The main dataset is a set of stations and trips. Trips go from one station to another at some point in time. In this dataset, time is discretized by binning into (I believe) 15 minute increments.

Given the trips dataset, one constructs aggregated flows in and out of a station. The aggregated flow into station i is the number of trips that end at that station (either overall, or at some point in time), and likewise for the flow out.

At one point in time, then, you can construct a (number-of-stations x 2)-dimensional matrix of each station’s inflows and outflows. At all points in time, this is a (number-of-time-bins x number-of-stations x 2)-dimensional matrix.

The problem is then specified as:

  • predicting the inflow and outflow at every station at the next time interval
  • given all the historical flows that came before,
  • given station-to-station correlations,
  • and given external factors like weather and other points-of-interest near each station,

External factors

We’ll come back to the station-to-station correlations. What are the external factors?

Weather, for one; the presence of rain will certainly affect bike sharing trips. Simple time features, like day of week, hour of day, and if it was a holiday, were also included.

And the last, which I found interesting, was points of interest near each station. Based on OpenStreetMap, they counted the number of commercial, residential, recreational, cultural, and governmental POIs in the neighborhood of each station, and used these as model features.

I was surprised to see transit hubs not included in the external factors. It seems that the presence of a train station or bus stop near a bike station would have an impact on pick-ups and drop-offs there; after all, this problem was motivated in terms of first-/last-mile transit.

Station-to-station similarity

What are these station-to-station correlations?

In a bike station network, closer stations likely have stronger links and mutual effects than those more distant stations.

(See also: Tobler’s first law of geography.)

The authors define two senses in which stations are “close,” a spatial one and a temporal one:

  • Spatial closeness decreases given larger cityblock distance (i.e., not Euclidean) between two stations. Easy enough.
  • Temporal closeness looks at, within a certain time window, how similar the flows from one station to all others are to the flows from the other station to all others. That is,

This took me a while to wrap my head around, but it makes sense now. Stations i and j are similar if there are similar flows from station i to all others and from station j to all others (over some time interval). The w‘s in the above definition just represent the window size. In the application, the authors find w values corresponding to short, medium, and long time windows.

Neural network architecture and evaluation

This is where the paper started to get pretty hairy, and I started skimming after not understanding what the hell was happening. There are a lot of figures to help clear things up, but … ouch. I simply do not have enough experience in this field to understand what’s going on.

The evaluation compared the performance of this approach to several other models (historical averages, ARIMA, RNNs and LSTMMs, and a couple others). Unsurprisingly, since I’m reading a paper about it, their model performed the best (using RMSE as a metric).

They also included prediction results over morning and evening rush hours; the sensitivity to settings like time interval and number of attention heads; the activation of different nodes after the graph attention layer; and some case studies for different Manhattan neighborhoods.

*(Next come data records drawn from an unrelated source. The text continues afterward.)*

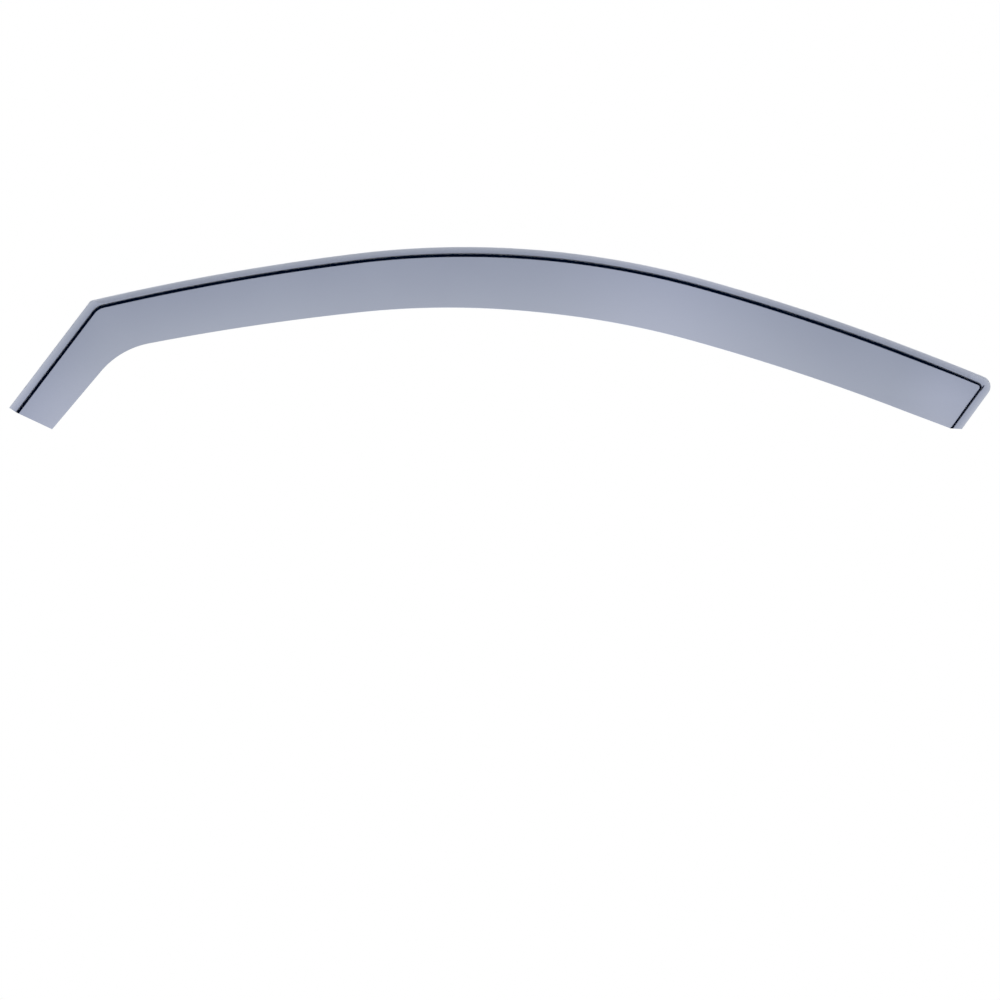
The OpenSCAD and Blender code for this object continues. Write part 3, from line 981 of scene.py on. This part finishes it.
@dataclass
class Deflector:
    """The one moulded sheet: its rails, its skin and its finish."""

    section: SheetSection = SheetSection()
    # The sheet's finish carries three spots of painted sheen, and painted shade where the shoulder is
    # seen edge-on.
    finish: SmokedAcrylic = SmokedAcrylic(sheen_spots=(
        PaintedSheen(-412.0, -160.0, 110.0), PaintedSheen(196.0, -45.0, 150.0),
        PaintedSheen(466.0, -136.0, 62.0)))
    # Painted shade: a near-black, opaque copy of the acrylic for the shoulder seen edge-on.
    painted_shoulder_shade: SmokedAcrylic = SmokedAcrylic(
        name="shoulder_painted_shade_acrylic", clear=(0.0, 0.001, 0.006, 1.0),
        shade=(0.001, 0.002, 0.008, 1.0), edge_on=(0.0, 0.0015, 0.008, 1.0), polish=(0.1, 0.2),
        see_through=0.0, gloss=0.0)
    glass_plan_r: float = 6000.0
    glass_side_r: float = 1500.0
    glass_level: float = 80.0
    sharp_from: float = 40.0

    def rails(self) -> bpy.types.Object:
        """Makes the rails as loose points, rail after rail, with their finish marks, painted edge shade
        among them.

        Returns:
            The object of loose rail points.
        """
        rings = [self.section.ring(st) for st in self.section.outline.stations()]
        points = [p for rail in zip(*rings) for p in rail]
        mesh = bpy.data.meshes.new("deflector_rails")
        mesh.from_pydata([(p.plan[0] * MM, -p.lift * MM, p.plan[1] * MM) for p in points], [], [])
        for finish in Finish:
            marks = mesh.attributes.new(finish.value, "FLOAT", "POINT")
            marks.data.foreach_set("value", [getattr(p, finish.value) for p in points])
        rails = add_object("deflector_rails", mesh)
        rails["stations"], rails["rails"] = len(rings), len(rings[0])
        return rails

    def skin(self, rails: bpy.types.Object) -> bpy.types.Mesh:
        """Skins the rails, moulds the sheet and dresses it.

        Args:
            rails: The object of loose rail points.

        Returns:
            A plain mesh of the sheet, open at its two cut ends.
        """
        tree = SheetSkin().tree()
        modifier = rails.modifiers.new("skin", "NODES")
        modifier.node_group = tree
        sizes = {
            "Stations": int(rails["stations"]),
            "Rails in ring": int(rails["rails"]),
            "Glass plan radius": self.glass_plan_r * MM,
            "Glass side radius": self.glass_side_r * MM,
            "Glass level": self.glass_level * MM,
            "Finish": self.finish.build(),
            "Painted shoulder shade": self.painted_shoulder_shade.build(),
        }
        for item in tree.interface.items_tree:
            if item.name in sizes and item.in_out == "INPUT":
                modifier[item.identifier] = sizes[item.name]
        evaluated = rails.evaluated_get(bpy.context.evaluated_depsgraph_get())
        mesh = bpy.data.meshes.new_from_object(evaluated)
        rails.modifiers.remove(modifier)
        bpy.data.objects.remove(rails)
        return mesh

    def close_ends(self, mesh: bpy.types.Mesh) -> None:
        """Caps the cut ends, turns every face outwards and marks the sharp edges.

        Args:
            mesh: The sheet, open at its two cut ends.
        """
        form = bmesh.new()
        form.from_mesh(mesh)
        ends = [edge for edge in form.edges if edge.is_boundary]
        caps = bmesh.ops.edgeloop_fill(form, edges=ends)["faces"]
        for cap in caps:
            cap.smooth = False
        bmesh.ops.recalc_face_normals(form, faces=form.faces)
        bmesh.ops.triangulate(form, faces=caps)
        for edge in form.edges:
            edge.smooth = edge.calc_face_angle(0.0) < math.radians(self.sharp_from)
        form.to_mesh(mesh)
        form.free()

    def build(self) -> tuple[bpy.types.Object, bpy.types.Object]:
        """Builds the sheet in place of the CAD node, and its crease, on the root body.

        Returns:
            The sheet and the crease.
        """
        mesh = self.skin(self.rails())
        self.close_ends(mesh)
        crease = CornerCrease(self).build()
        piece = add_object("deflector_sheet", mesh)
        for part in (piece, crease):
            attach(part, "root")
        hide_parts("deflector")
        return piece, crease

    def outward_fall(self, x: float, z: float) -> float:
        """Gives how far out the moulded glass line lies at a plan point, in millimetres."""
        side = (self.glass_level**2 - (z + self.glass_level) ** 2) / (2 * self.glass_side_r)
        return side - x**2 / (2 * self.glass_plan_r)


@dataclass(frozen=True)
class CornerCrease:
    """The short raised crease that runs on past the rear corner of the shoulder, near-black as painted
    shade.
    """

    sheet: Deflector
    # Painted shade: an opaque, dark copy of the acrylic for the crease seen edge-on.
    finish: SmokedAcrylic = SmokedAcrylic(
        name="crease_painted_shade_acrylic", clear=(0.02, 0.024, 0.05, 1.0),
        shade=(0.03, 0.034, 0.06, 1.0), polish=(0.2, 0.3), see_through=0.0, gloss=0.1)
    length: float = 7.2
    width: float = 1.5
    height: float = 0.12
    root: float = 0.4
    set_back: float = 1.4
    offset: float = 0.35
    taper: float = 0.6
    rings: int = 14
    sides: int = 12

    def ring(self, i: int) -> list[Point]:
        """Draws a ring of the bead, slightly above the flange's face and rooted below it.

        Args:
            i: Number of the ring.

        Returns:
            Its points, in metres.
        """
        turn = math.pi * i / self.rings
        outline = self.sheet.section.outline
        line, across = along(outline.return_heading), leftward(outline.return_heading)
        start = outline.return_top + line * self.set_back + across * self.offset
        centre = start - line * self.length * (1 - math.cos(turn)) / 2
        size = math.sin(turn) ** self.taper
        points = []
        for j in range(self.sides):
            angle = 2 * math.pi * j / self.sides
            plan = centre + across * self.width / 2 * size * math.cos(angle)
            rise = self.height * math.sin(angle) if angle < math.pi else self.root
            lift = self.sheet.section.sheet_t + rise * size * math.sin(angle)
            lift += self.sheet.outward_fall(*plan)
            points.append((plan[0] * MM, -lift * MM, plan[1] * MM))
        return points

    def build(self) -> bpy.types.Object:
        """Builds the crease as a slim bead that is half sunk in the flange, in its painted shade
        material.

        Returns:
            The bead, not yet given to a body.
        """
        form = bmesh.new()
        rings = [[form.verts.new(point) for point in self.ring(i)] for i in range(1, self.rings)]
        for a, b in zip(rings, rings[1:]):
            for j in range(self.sides):
                k = (j + 1) % self.sides
                form.faces.new((a[j], a[k], b[k], b[j]))
        form.faces.new(rings[0])
        form.faces.new(list(reversed(rings[-1])))
        bmesh.ops.recalc_face_normals(form, faces=form.faces)
        for face in form.faces:
            face.smooth = True
        mesh = bpy.data.meshes.new("corner_crease")
        form.to_mesh(mesh)
        form.free()
        mesh.materials.append(self.finish.build())
        return add_object("corner_crease", mesh)


@dataclass(frozen=True)
class SoftLamp:
    """A soft square lamp, in metres and watts."""

    name: str
    place: Point
    size: float
    watts: float

    def build(self, aim: Point) -> None:
        """Adds the lamp.

        Args:
            aim: What it points at, in metres.
        """
        data = bpy.data.lights.new(self.name, "AREA")
        data.shape, data.size, data.energy = "SQUARE", self.size, self.watts
        lamp = add_object(self.name, data)
        lamp.location = self.place
        lamp.rotation_euler = (Vector(aim) - Vector(self.place)).to_track_quat("-Z", "Y").to_euler()


@dataclass(frozen=True)
class Studio:
    """Pale floor, soft lamps, a white surround and the camera of the photograph."""

    floor_level: float = -900.0
    floor_size: float = 20.0
    floor_tone: float = 0.94
    floor_mottle: float = 0.985
    floor_scales: tuple[float, float] = (1.5, 90.0)
    floor_roughness: float = 0.9
    floor_gloss: float = 0.1
    diffuse_light: float = 0.93
    pixel: float = 0.96
    picture: float = 1000.0
    crown_pixel: tuple[float, float] = (464.36, 253.61)
    lens: float = 1000.0
    focus_plane: float = -8.0
    clip_share: float = 4.0
    aim: Point = (0.0, 0.0, -0.1)
    lamps: tuple[SoftLamp, ...] = (
        SoftLamp("key", (-1.6, -2.4, 2.2), 1.6, 16.0),
        SoftLamp("fill", (2.2, -1.6, 1.0), 1.8, 7.0),
        SoftLamp("back", (0.4, 2.4, 1.8), 1.6, 9.0))

    def floor_finish(self) -> bpy.types.Material:
        """Makes the floor's own plain material.

        Returns:
            The material.
        """
        material = bpy.data.materials.new("pale_floor")
        material.use_nodes = True
        nodes = NodeTree(material.node_tree)
        high, low = self.floor_tone, self.floor_tone * self.floor_mottle
        mottling = Mottling().place(nodes, *self.floor_scales)
        colour = nodes.blend(mottling.outputs["Value"], (high, high, high, 1.0), (low, low, low, 1.0))
        surface = nodes.add("ShaderNodeBsdfPrincipled", {
            "Base Color": colour, "Roughness": self.floor_roughness,
            "Specular IOR Level": self.floor_gloss})
        nodes.add("ShaderNodeOutputMaterial", {"Surface": surface.outputs[0]})
        return material

    def floor(self) -> None:
        """Lays the floor well below the sheet."""
        mesh = bpy.data.meshes.new("floor")
        half, level = self.floor_size / 2, self.floor_level * MM
        mesh.from_pydata([(-half, -half, level), (half, -half, level), (half, half, level),
                          (-half, half, level)], [], [(0, 1, 2, 3)])
        mesh.materials.append(self.floor_finish())
        floor = add_object("floor", mesh)

    def world(self) -> None:
        """Gives a surround that is white where it is seen, and softer as light."""
        world = bpy.data.worlds.new("studio")
        world.use_nodes = True
        bpy.context.scene.world = world
        nodes = NodeTree(world.node_tree)
        path = nodes.add("ShaderNodeLightPath").outputs
        seen = nodes.math("MAXIMUM", path["Is Camera Ray"], path["Is Transmission Ray"])
        seen = nodes.math("MAXIMUM", seen, path["Is Glossy Ray"])
        back = nodes.add("ShaderNodeBackground", {
            "Color": WHITE, "Strength": nodes.blend(seen, self.diffuse_light, 1.0, "FLOAT")})
        nodes.add("ShaderNodeOutputWorld", {"Surface": back.outputs[0]})

    def camera(self) -> None:
        """Sets the camera square to the sheet, at the photograph's framing."""
        data = bpy.data.cameras.new("camera")
        data.lens = self.lens
        width = self.pixel * self.picture * MM
        distance = width * self.lens / data.sensor_width
        data.clip_end = self.clip_share * distance
        centre = (self.picture - 1) / 2
        x = (centre - self.crown_pixel[0]) * self.pixel * MM
        z = (self.crown_pixel[1] - centre) * self.pixel * MM
        camera = add_object("camera", data)
        camera.location = (x, self.focus_plane * MM - distance, z)
        camera.rotation_euler = (math.pi / 2, 0.0, 0.0)
        bpy.context.scene.camera = camera

    def build(self) -> None:
        """Sets the whole studio."""
        bpy.context.scene.view_settings.view_transform = "Standard"
        self.camera()
        self.world()
        for lamp in self.lamps:
            lamp.build(self.aim)
        self.floor()


def main() -> None:
    """Builds the sheet and the studio, and logs the triangles of each piece."""
    logging.basicConfig(level=logging.INFO, format="%(name)s: %(message)s")
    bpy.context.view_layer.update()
    Studio().build()
    pieces = Deflector().build()
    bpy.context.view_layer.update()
    for piece in pieces:
        LOG.info("%s: %d triangles", piece.name, sum(len(f.vertices) - 2 for f in piece.data.polygons))


if __name__ == "__main__":
    main()
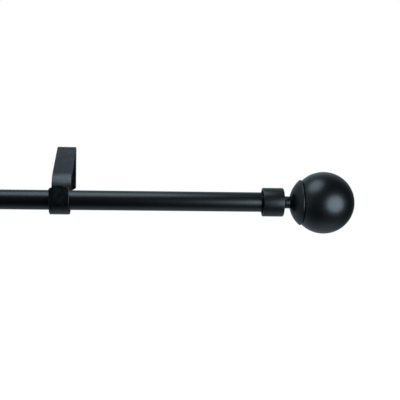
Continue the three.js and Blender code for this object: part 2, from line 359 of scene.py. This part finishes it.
class Finish(Nodes):
    """A material made of nodes, which reads object coordinates."""
    MIX_FACTOR, MIX_A, MIX_B, MIX_RESULT = 0, 6, 7, 2  # the sockets of a Mix node that mixes colours

    def __init__(self, name):
        super().__init__(bpy.data.materials.new(name))
        self.place = self.node("ShaderNodeTexCoord", {}, {}, "Object")

    def noise(self, scale, detail=2.0, roughness=0.5, stretch=None):
        """Clouds from 0 to 1, about scale of them to the metre, times the stretch along each axis."""
        place = self.place
        if stretch:
            place = self.node("ShaderNodeMapping", {}, {"Vector": self.place, "Scale": stretch})
        return self.node("ShaderNodeTexNoise", {}, {
            "Vector": place, "Scale": scale, "Detail": detail, "Roughness": roughness}, "Fac")

    def spread(self, value, low, high):
        """A value from 0 below low to 1 above high, with a smooth turn between."""
        return self.node("ShaderNodeMapRange", {"interpolation_type": "SMOOTHSTEP"}, {
            "Value": value, "From Min": low, "From Max": high})

    def blend(self, share_of_b, a, b):
        """A colour between a and b."""
        a, b = (paint if isinstance(paint, Socket) else (*paint, 1.0) for paint in (a, b))
        return self.node("ShaderNodeMix", {"data_type": "RGBA"}, {
            self.MIX_FACTOR: share_of_b, self.MIX_A: a, self.MIX_B: b}, self.MIX_RESULT)

    def bump(self, height, depth, under=None):
        """Relief of a height from 0 to 1, over a depth in metres."""
        sockets = {"Height": height, "Strength": 1.0, "Distance": depth}
        if under:
            sockets["Normal"] = under
        return self.node("ShaderNodeBump", {}, sockets, "Normal")

    def finish(self, **sockets):
        """Adds the shader, with an underscore for each space in a socket's name, and returns the material."""
        shader = self.node("ShaderNodeBsdfPrincipled", {}, {
            key.replace("_", " "): value for key, value in sockets.items()}, "BSDF")
        self.node("ShaderNodeOutputMaterial", {}, {"Surface": shader})
        return self.made


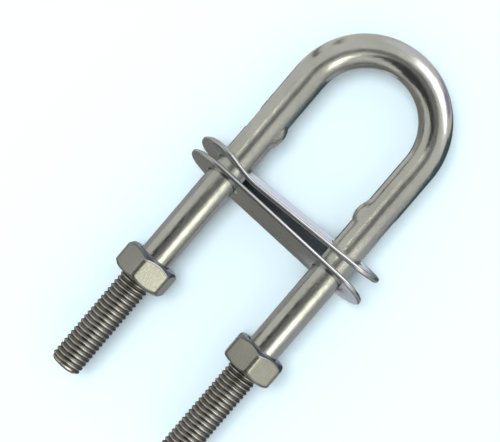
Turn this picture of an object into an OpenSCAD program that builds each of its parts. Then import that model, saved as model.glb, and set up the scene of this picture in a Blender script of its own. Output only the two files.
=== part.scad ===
// Pad eye: a U-bolt with stops swaged on its legs, a deck plate and a backing
// plate that slide on the legs, and a hex nut on each threaded leg end.
// X runs from the left leg to the right leg, +Z points from the threaded ends
// towards the eye, and Z = 0 is the deck's surface, midway between the legs.

/* [Rod] */
// Diameter of the rod (M10)
rod_d = 10; // [10:0.05:10.1]
// Distance between the centrelines of the two legs
leg_spacing = 41; // [38:0.5:50]
// Height of the centre of the bend above the deck
bend_centre_z = 33.9; // [28:0.1:80]

/* [Thread] */
// Height of the leg ends, below the deck
leg_end_z = -76.2; // [-90:0.2:-66]
// Outer diameter of the bare thread
thread_d = 9.85; // [9.8:0.01:9.96]
// Diameter of the thread inside the nut, drawn smooth
engaged_thread_d = 9.4; // [9.1:0.05:9.5]
// Chamfer at the end of each leg
tip_chamfer = 0.9; // [0.5:0.1:1.5]

/* [Stops] */
// Height of the middle of the swaged ears
ear_centre_z = 14.1; // [13:0.1:24]
// Length of an ear along the leg
ear_len = 7.8; // [5:0.2:9]
// How far an ear stands proud of the rod
ear_proud = 1; // [0.6:0.1:1.3]
// Thickness of an ear's outer edge, front to back
ear_t = 2; // [1:0.1:4]

/* [Plates] */
// Length of each plate, tip to tip
plate_len = 65.4; // [63:0.2:80]
// Width of each plate
plate_w = 20; // [18:0.5:22]
// Thickness of each plate
plate_t = 1.5; // [1:0.1:1.6]
// Diameter of the leg holes in the plates
plate_hole_d = 11.2; // [11.2:0.1:11.6]
// Height of the deck plate's centre at rest
upper_plate_z = 0.75; // [0.75:0.05:2]
// Height of the backing plate's centre at rest
lower_plate_z = -5.8; // [-12:0.1:-5.7]
// Lean of the loose deck plate about X, its front edge down
upper_plate_lean = 4.7; // [0:0.1:5]
// Lean of the loose backing plate about X, its front edge up
lower_plate_lean = 13; // [0:0.1:13]
// Tip of the deck plate about Y, its right end up
upper_plate_tip = 1.4; // [0:0.1:1.6]
// Tip of the backing plate about Y, its right end down
lower_plate_tip = 2.1; // [0:0.1:2.2]
// Both plates lie this far to the right of the legs' middle, within the holes' slack
plate_shift = 0.3; // [-0.3:0.1:0.3]

/* [Nuts] */
// Height of the nuts' bearing faces, below the deck
nut_seat_z = -35.2; // [-40:0.1:-30]
// Nut size across its flats
nut_across_flats = 16; // [15.9:0.05:17]
// Nut height
nut_h = 8.4; // [8:0.1:8.4]
// Diameter of the round faces left by the nut's chamfers
nut_face_d = 15.5; // [14.5:0.1:15.8]
// Angle of the nut's chamfers from its faces
nut_chamfer_angle = 40; // [25:1:45]
// Diameter of the nut's bore, drawn smooth
nut_bore_d = 10; // [9.95:0.01:10.05]
// How far the left nut is turned about its leg
left_nut_turn = 17.5; // [0:0.5:59]
// How far the right nut is turned about its leg
right_nut_turn = 27; // [0:0.5:59]

/* [Hidden] */
$fn = 96;
STEEL = [0.70, 0.70, 0.66];
PLATE_STEEL = [0.74, 0.75, 0.76];
NUT_STEEL = [0.76, 0.76, 0.68];
half_spacing = leg_spacing / 2;
rod_r = rod_d / 2;
thread_r = thread_d / 2;
engaged_r = engaged_thread_d / 2;
nut_bore_r = nut_bore_d / 2;
nut_corner_r = nut_across_flats / 2 / cos(30);
nut_base_z = nut_seat_z - nut_h;
// the bare thread's cylinder stops just short of the nut
thread_gap = 0.3;
// the thread runs out into the full rod just inside the nut's top face
run_out = 0.3;
// depth and width of the 45 degree countersinks in the nut's bore
countersink = 0.5;
// the cutting shapes pass this far beyond what they cut
past = 1;

// Outline of half a leg, revolved about the leg's own axis
module leg_outline() {
    polygon([
        [0, leg_end_z],
        [thread_r - tip_chamfer, leg_end_z],
        [thread_r, leg_end_z + tip_chamfer],
        [thread_r, nut_base_z - thread_gap],
        [engaged_r, nut_base_z],
        [engaged_r, nut_seat_z - run_out - (rod_r - engaged_r)],
        [rod_r, nut_seat_z - run_out],
        [rod_r, bend_centre_z],
        [0, bend_centre_z],
    ]);
}

// Side view of an ear: a disc's edge that stands proud of the leg's inner side
module ear_outline() {
    ear_r = (pow(ear_len / 2, 2) + pow(ear_proud, 2)) / (2 * ear_proud);
    intersection() {
        translate([rod_r + ear_proud - ear_r, 0]) circle(r = ear_r);
        translate([0, -ear_len / 2]) square([rod_d, ear_len]);
    }
}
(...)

That last bit is quite cool, actually:

This is a t-sne representation of the high-dimensional activation vectors after the first graph attention layer. The network has started discriminating stations with heavy or light bike usage (the colors), correlating the groups together. And in LA, where the bike stations are spread out nonuniformly in different parts of the city, there are more distinct clusters in the low-dimensional representation.


This paper was pretty far off from the kind of work that I usually read. Branching out isn’t a bad thing, though my utter disinterest in working out the mechanics of graph convolution shows that this field probably isn’t for me.

This is a really interesting problem. I think this is a great example of a problem where the only reasonable way forward is with machine learning. There’s just so much data, and there are deeply nonlinear (in both time and space!) relationships between your data entities. The results are seriously impressive.

But … as with most methods-heavy papers I read, I was disappointed to see little to no discussion of the implications here. So the authors can predict inflows and outflows well; great. That’s not by itself useful.

What does this work suggest for Citi Bike, Divvy, and Metro Bike? How can those agencies use these results (especially given that this is not open source)? How can this improve mobility for communities that are underserved by transit? (This is a problem on the far south side of Chicago.)

I get that answering this question was mostly out of scope for the paper. But at least discussing it would have made the paper feel more complete, I think. After all, forecasting is just a tool; it’s what you do with your forecasts that has the potential to actually impact people’s lives.